Who is Auguste Maquet?
If you were playing Jeopardy, the clue might read something like: He wrote large portions of The Three Musketeers, The Count of Monte Christo, and a number of other novels for which Alexendre Dumas receives sole credit.
While Dumas was wasting his inordinate wealth on booze and his mistresses, Maquet struggled not for the rapidly diminishing royalities, but a mere byline in Dumas’ novels; something that would indicate, “I helped write this.” Dumas eventually agreed to a pay-out, but not to the byline. Maquet is relegated to obscurity.
Dumas keeps excellent company: Led Zeppelin, John Lennon, George Harrison, John Fogerty, Radiohead, Nirvana, Shakira, Meghan Trainor, composer John Williams. Each of them was accused of plagiarism. Some of them are even multiple offenders and most of those mentioned have been sued—and lost. As English actor and comedian, Stephen Fry, says: “An original idea. That can’t be too hard. The library must be full of them.” If you want to hone your sense of irony, look up originality quotes on BrainyQuote (or a similar site) and see how many times “There are no original thoughts” gets recycled through the ages.
Marvin Gaye’s estate just recently won a judgment against Robin Thick and Pharell Williiams for the song “Blurred Lines,” which was proved to sound remarkably close to Gaye’s “Got to Give It up.”
Taylor Swift, also quite recently, was accused of copying her own songs—an accusation levied against the Canadian rock band, Nickelback. In January of this year, English songster Sam Smith was forced to give song-writing credit to Tom Petty and Jeff Lynne for his Emmy-winning song, “Stay With Me.” Weeks before, a YouTube video went viral showcasing how six—SIX—current country hits were virtually identical both musically and lyrically. Furthermore, after scouring the Internet, it seems improbable, but only a few have noticed that Pink’s hit, “Try,” is remarkably similar–in both song and video–to Kate Bush’s “Running Up That Hill.”
Are the Muses dead? Why are we content with–nay, revel in–the uninspired? Is there an explanation or is this symptomatic of a culture in decline?
The philosophy of art is best left to the scholars, but what we can say with certainty is that a good portion of what Americans listen to on the radio is bland and evidently often recycled, whether it be “homage” or outright thievery. Are there theories as to why modern music finds itself in the proverbial rut?

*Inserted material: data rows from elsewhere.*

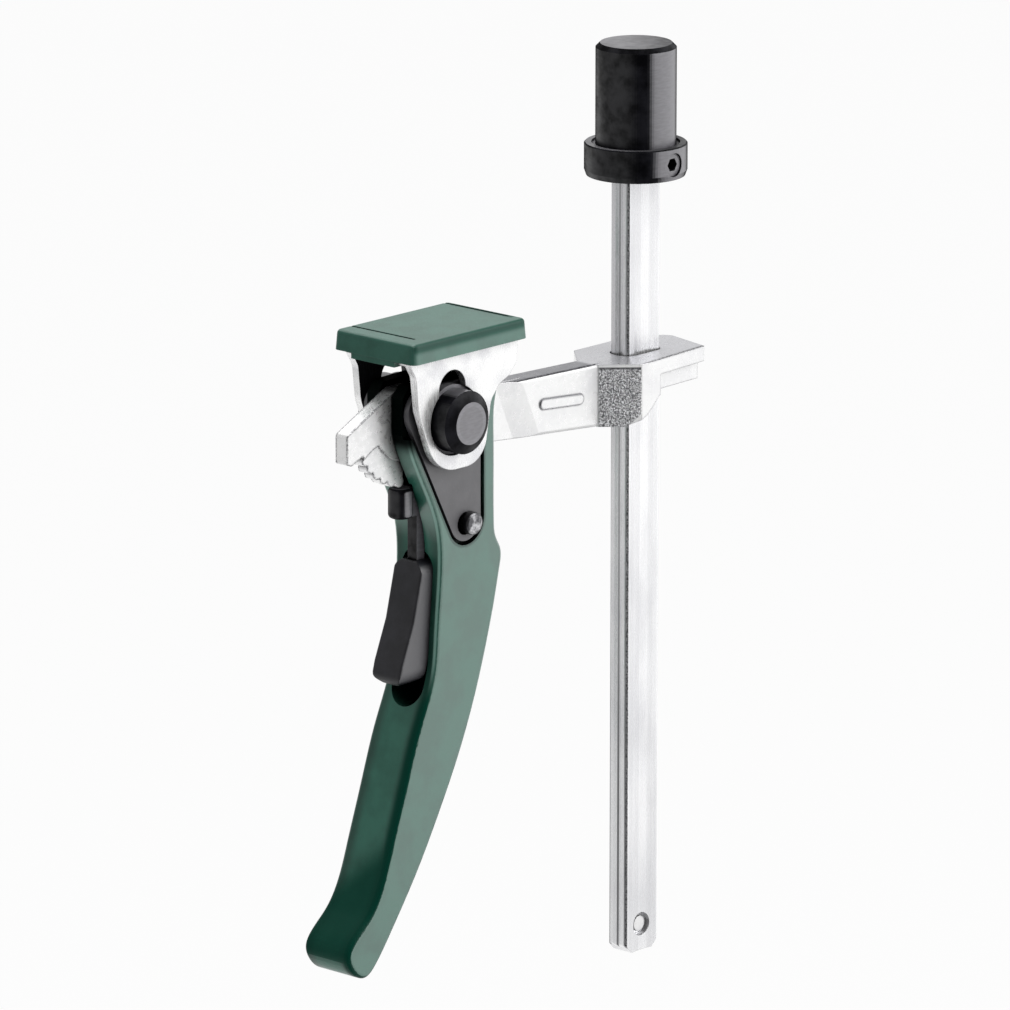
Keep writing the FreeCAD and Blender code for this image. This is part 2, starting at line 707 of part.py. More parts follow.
handle_shares = [
    (-0.2316, -0.0359), (-0.1581, -0.0769), (0.0257, -0.1502), (0.1434, -0.2073),
    (0.1838, -0.2696), (0.1654, -0.3363), (0.1324, -0.4095), (0.0882, -0.4828),
    (-0.0100, -0.5355), (-0.1120, -0.5810), (-0.2150, -0.6359), (-0.3450, -0.7114),
    (-0.4669, -0.7802), (-0.5919, -0.8462), (-0.7316, -0.8886), (-0.9050, -0.9190),
    (-1.0100, -0.9490), (-0.9560, -0.9800), (-0.7831, -0.9990), (-0.6410, -0.9790),
    (-0.4573, -0.9326), (-0.1180, -0.8366), (0.1760, -0.7385), (0.4380, -0.6396),
    (0.6550, -0.5377), (0.8260, -0.4344), (0.9310, -0.3560), (0.9760, -0.3173),
    (0.9960, -0.2940), (0.9850, -0.2800), (0.9450, -0.2647), (0.9150, -0.2500),
    (0.9050, -0.2300), (0.9020, -0.1751), (0.9020, -0.0740), (0.9157, -0.0095),
    (0.9596, 0.0183),
]
spots = []
for across, up in handle_shares:
    spots.append(V(hinge_x + size("handle_reach") * across, 0, hinge_z + size("handle_length") * up))
curve = Part.BSplineCurve()
curve.interpolate(spots)
ear_top = hinge_z + size("ear_top")
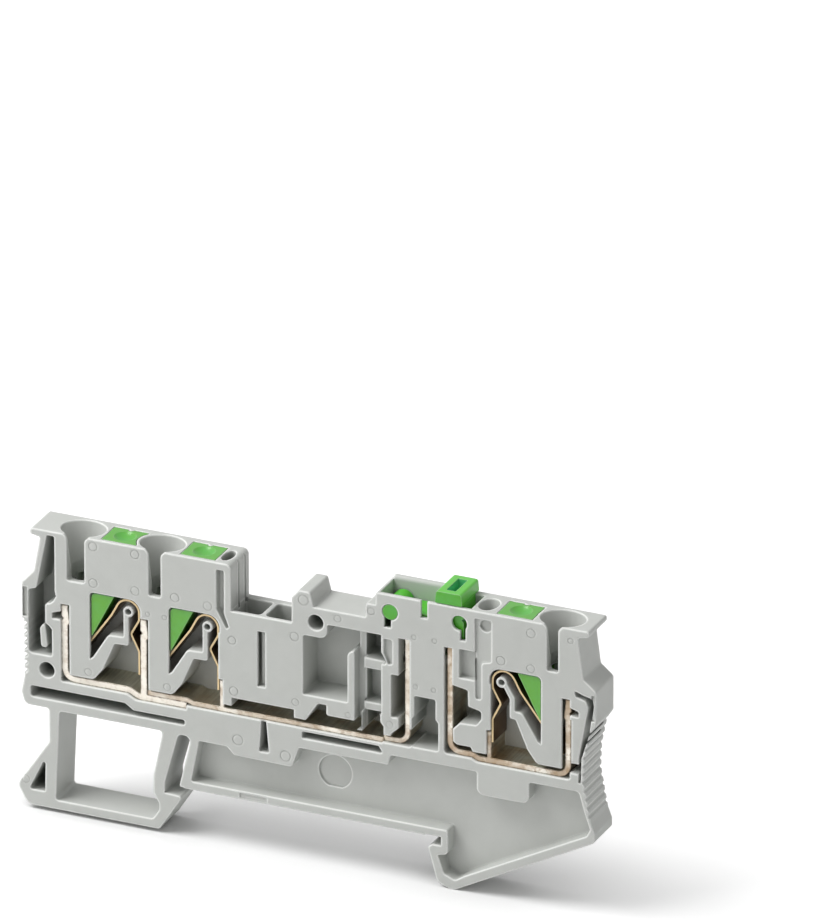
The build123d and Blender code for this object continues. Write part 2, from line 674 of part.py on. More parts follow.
def make_housing():
    body = prism(housing_outline(), 0, block_width)
    cuts = grip_grooves() + foot_cuts() + left_end_pockets() + right_end_pockets() + beam_slots()
    cuts += bar_channel() + bridge_cuts() + compartments() + left_fork_cuts() + right_fork_cuts()
    cuts += knife_cuts()
    for clamp in clamps:
        cuts += clamp_cuts(clamp)
    cuts.append(lug_pocket(clamps[1]))
    cuts.append(lug_pocket(clamps[2]))
    body -= cuts
    islands = [lens_rib()]
    for clamp in clamps:
        islands += clamp_islands(clamp)
    bead_radius = back_wall / 2
    bead = Pos(well_left + bead_length / 2, depth(block_width - bead_radius), top_z) * Rot(0, 90, 0)
    islands.append(bead * Cylinder(bead_radius, bead_length))
    body += islands
    late = top_details() + mould_marks()
    for clamp in clamps:
        late += funnel_cut(clamp)
        late.append(shaft_top(clamp, 0, top_z + 2))
        late.append(disc(clamp.pin_x, pin_z, pin_bore, -0.5, pocket - 0.6))
    body -= late
    return body


# Current bars

def lug_reach():
    """Inner face of the small upright lug that backs a spring."""
    return -(spring_back + spring_thickness / 2 + 0.06)


def lug_pocket(clamp):
    """Room for the lug beside the spring window."""
    return clamp.block(0, lug_reach() - lug_thickness, column_foot - 0.6, lug_height + 0.3, -0.5, pocket)


def lug(clamp, z_low):
    """Small upright lug of a bar, behind a spring's back leg."""
    outer = lug_reach() - lug_thickness
    return clamp.block(lug_reach(), outer, z_low, lug_height, pocket - bar_width, pocket)


def upright(clamp, z_low):
    """Straight upright of a bar beside a wire chamber."""
    return clamp.block(bar_reach, clamp.bar_far, z_low, bar_top, pocket - bar_width, pocket)


def barbed(bar, clamp):
    """The bar with a barb and a notch near its upper end, where it locks in the housing."""
    near = pocket - bar_width
    tooth = [(bar_reach + 0.05, barb_z - 0.1), (bar_reach - barb, barb_z + 0.15), (bar_reach + 0.05, bar_top - 0.2)]
    notch = at(clamp.bar_far, [(0.1, barb_z + 0.35), (-0.22, barb_z + 0.75), (0.1, barb_z + 1.2)])
    return bar + clamp.prism(tooth, near, pocket) - clamp.prism(notch, near - 1, pocket + 1)


def make_left_bar():
    half = bar_thickness / 2
    x = clamps[0].x(bar_reach + half)
    path = [
        (x, bar_top), (x, left_bar_z + half, bend), (pin_1_x, left_bar_z + half, 0.6),
        (pin_1_x + 1.1, low_bar_z + half, 0.6), (left_bar_end, low_bar_z + half),
    ]
    bar = strip(path, bar_thickness, pocket - bar_width, pocket)
    bar += upright(clamps[1], low_bar_z + half)
    return barbed(barbed(bar, clamps[0]), clamps[1])


def make_centre_bar():
    half = centre_thickness / 2
    start = clamps[1].x(bar_reach) + 0.1
    on_left_bar = low_bar_z + bar_thickness + half
    path = [
        (start, on_left_bar), (left_bar_end + 0.15, on_left_bar, 0.4),
        (left_bar_end + 0.85, centre_bar_z + half, 0.4), (bar_joint_x, centre_bar_z + half),
    ]
    return strip(path, centre_thickness, pocket - bar_width, pocket) + lug(clamps[1], centre_bar_z + half)


def fork_slot(x):
    """Gap between the tines, open at the top."""
    gap = blade_thickness / 2 + blade_play
    return block(x - 2, x + 2, well_floor + 0.2, fork_top + 2, middle - gap, middle + gap)


def make_left_fork():
    half = fork_thickness / 2
    foot = centre_bar_z + 0.15 + half
    path = [(bar_joint_x, foot), (left_fork_x, foot, bend), (left_fork_x, fork_top)]
    near = pocket - bar_width + 0.2
    return strip(path, fork_thickness, near, pocket - 0.2) - fork_slot(left_fork_x)


def make_right_bar():
    half = right_thickness / 2
    x = clamps[2].x(bar_reach + half)
    high = right_bar_z + bar_step + half
    low = right_bar_z + half
    path = [
        (right_fork_x, fork_top), (right_fork_x, high, bend), (21.5, high, 0.6), (22.3, low, 0.6),
        (x, low, bend), (x, bar_top),
    ]
    bar = strip(path, right_thickness, pocket - bar_width, pocket)
    return barbed(bar + lug(clamps[2], low), clamps[2]) - fork_slot(right_fork_x)


# Springs and buttons

def spring_path():
    """Middle line of a clamp spring: wire leg, arch over the pin and the leg that backs on the bar."""
    rise = Vector(-3.0, 5.6).normalized()
    knee = Vector(knee_reach, pin_z - 0.95)
    peak = knee + rise * ((knee.X + spring_back) / -rise.X)
    return [
        (bar_reach - 0.3, 12.95), (knee.X, knee.Y, 1.5), (peak.X, peak.Y, spring_arch),
        (-spring_back, 20.4, 0.5), (-0.2, 18.5, 0.5), (-spring_back, 16.4, 0.5),
        (-spring_back, spring_foot),
    ]


def make_spring(clamp):
    """Bent strip whose front edge runs back from the knee to the tip, clear of the column."""
    spring = strip(clamp.points(spring_path()), spring_thickness, spring_front, pocket - spring_rear_gap)
    taper = clamp.points([
        (knee_reach, spring_front), (bar_reach, spring_front + spring_taper), (bar_reach, -1), (knee_reach, -1),
    ])
    return spring - shaft(taper, spring_foot - 2, pin_z)


def make_button(clamp):
    """Button head, its broader body below the funnel and the wedge beside the spring's leg."""
    near = front_wall + button_gap
    far = pocket - button_gap
    outer = wire_reach - 0.1
    wedge_top_z = window_top + 1.45
    lean = (outer - 0.1 - wedge_top_reach) / (wedge_top_z - wedge_tip)
    body = [
        (outer, button_shoulder), (outer, wedge_tip, 0.05), (outer - 0.1, wedge_tip, 0.05),
        (wedge_top_reach, wedge_top_z), (-0.6, wedge_top_z + 0.15, 0.2), (-0.6, button_shoulder),
    ]
    face_z = window_top - 2 * button_gap
    face = [
        (outer, face_z, window_round), (outer, wedge_tip, 0.05), (outer - 0.1, wedge_tip, 0.05),
        (outer - 0.1 - lean * (face_z - wedge_tip), face_z),
    ]
    button = clamp.prism(body, near, far) + clamp.prism(face, wedge_front, near + 0.1)
    button += shaft_top(clamp, button_gap, top_z)
    ball_radius = (dish_radius ** 2 + dish_depth ** 2) / (2 * dish_depth)
    x = clamp.x((button_outer - button_inner) / 2)
    return button - Pos(x, depth(middle), top_z - dish_depth + ball_radius) * Sphere(ball_radius)


# Lever and knife

def blade_outline():
    return [
        (12.0, 26.6, 0.3), (12.0, blade_bottom + 0.2, 0.5), (15.75, blade_bottom - 0.05, 3.0),
        (18.9, blade_bottom + 0.1, 1.6), (19.85, 23.6, 1.6), (19.85, 26.6, 0.3),
    ]


def make_blade():
    half = blade_thickness / 2
    return prism(blade_outline(), middle - half, middle + half)


def make_lever():
    near = front_wall + lever_gap
    far = pocket - lever_gap
    arm_top = pivot_z + 0.25
    arm = [
        (pivot_x, arm_top), (16.1, arm_top, 0.5), (head_left, pivot_z + 1.1, 0.4), (head_left, top_z + 0.3),
        (head_right - 0.1, top_z + 0.3), (head_right, 28.3, 0.2), (head_right - 0.3, 28.05, 0.1),
        (head_right, 27.8, 0.2), (head_right, 24.95, 0.4), (18.2, 24.95, 0.2), (17.6, 24.2, 0.6),
        (16.9, 23.4, 0.5), (15.3, 23.4, 0.5), (14.6, 24.4, 0.6), (14.3, 24.85, 0.2), (12.2, 24.85, 0.6),
        (pivot_x, pivot_z - 1.2),
    ]
    lever = prism(arm, near, far) + disc(pivot_x, pivot_z, hub_radius, near, far)
    head = [
        (head_left, top_z + 0.1, 0.15), (head_left + 0.15, head_top, 0.3), (head_right - 0.15, head_top, 0.3),
        (head_right, top_z + 0.1, 0.15),
    ]
    lever += prism(head, head_margin, block_width - head_margin)
    lever += disc(pivot_x, pivot_z, pivot_radius, 0.05, pocket + 0.45)
    lever -= prism(blade_outline(), middle - blade_thickness / 2, middle + blade_thickness / 2)
    head_mid = (head_left + head_right) / 2
    slot_half = driver_slot_width / 2
    slot_reach = driver_slot_length / 2
    lever -= block(
        head_mid - slot_half, head_mid + slot_half, head_top - driver_slot_depth, head_top + 1,
        block_width / 2 - slot_reach, block_width / 2 + slot_reach,
    )
    lever -= block(17.4, 18.3, 27.6, 29.6, near - 0.5, near + 0.5, 0.1)
    lever += disc(14.5, 26.3, 0.45, near - 0.1, near + 0.2)
    return lever


pieces = {
    "housing": make_housing(),
    "left_current_bar": make_left_bar(),
    "centre_current_bar": make_centre_bar(),
    "left_fork_contact": make_left_fork(),
    "right_current_bar": make_right_bar(),
    "disconnect_lever": make_lever(),
    "knife_blade": make_blade(),
}
for number, clamp in enumerate(clamps, start=1):
    pieces[f"clamp_spring_{number}"] = make_spring(clamp)
    pieces[f"push_button_{number}"] = make_button(clamp)

os.makedirs("parts", exist_ok=True)
for name, shape in pieces.items():
    shape.label = name
    export_step(shape, f"parts/{name}.step")
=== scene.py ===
"""A knife-disconnect terminal block, finished for a studio picture."""

from math import cos, radians, sin

import bmesh
import bpy
from bpy.props import FloatProperty, FloatVectorProperty, IntProperty, PointerProperty
from mathutils import Matrix, Vector


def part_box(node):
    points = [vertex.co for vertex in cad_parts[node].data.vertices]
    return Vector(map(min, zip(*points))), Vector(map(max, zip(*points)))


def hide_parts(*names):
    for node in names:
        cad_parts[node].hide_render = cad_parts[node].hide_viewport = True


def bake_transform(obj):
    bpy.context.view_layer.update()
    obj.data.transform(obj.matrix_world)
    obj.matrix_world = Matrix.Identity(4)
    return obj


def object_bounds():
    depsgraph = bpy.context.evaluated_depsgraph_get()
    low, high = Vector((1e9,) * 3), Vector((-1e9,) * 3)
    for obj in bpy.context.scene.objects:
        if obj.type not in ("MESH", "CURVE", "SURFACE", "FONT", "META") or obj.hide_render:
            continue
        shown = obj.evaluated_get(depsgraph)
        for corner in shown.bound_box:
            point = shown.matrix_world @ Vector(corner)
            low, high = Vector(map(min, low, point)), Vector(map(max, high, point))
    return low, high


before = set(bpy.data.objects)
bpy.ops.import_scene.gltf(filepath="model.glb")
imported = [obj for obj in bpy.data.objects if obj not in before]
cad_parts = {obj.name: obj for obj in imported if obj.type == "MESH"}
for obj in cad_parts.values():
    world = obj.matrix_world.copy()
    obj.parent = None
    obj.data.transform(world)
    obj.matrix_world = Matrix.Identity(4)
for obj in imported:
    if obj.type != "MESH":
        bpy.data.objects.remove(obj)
cad_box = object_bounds()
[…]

Imagine a broad spectrum. The profound music happens somewhere to the center-left of the middle–somewhere that serves to not only elicit emotional response, but also to cajole the listener into active engagement with the song; a so-called “Axis of Thought.” While there are excellent artists and songs that fall outside of the halo, this might be where the most influential and meaningful music occurs. Perhaps that the reason so many artists sound redundant is because music which engages the mind has, more or less, been shunned in the past 20 years or more. Has the advent of the iPod/mp3 player/smartphone made music disposable? If one wishes not to be intellectually engaged, one merely hits the “next” button on the iPod. Buying music is also a much less personal experience as we do not line up at music stores to buy our favorite artist, then take that album home to devour the album’s artwork, its lyrics, and to replay the album over-and-over-and-over for weeks–or even months–on end. The ease by which we access information regarding our favorite artists has even simplified to the point where the artists retain very little anonymity, let alone an aura of mystery.
If the music is disposable and the artists are revealed, astonishingly, to be mere mortals–what is left to inspire?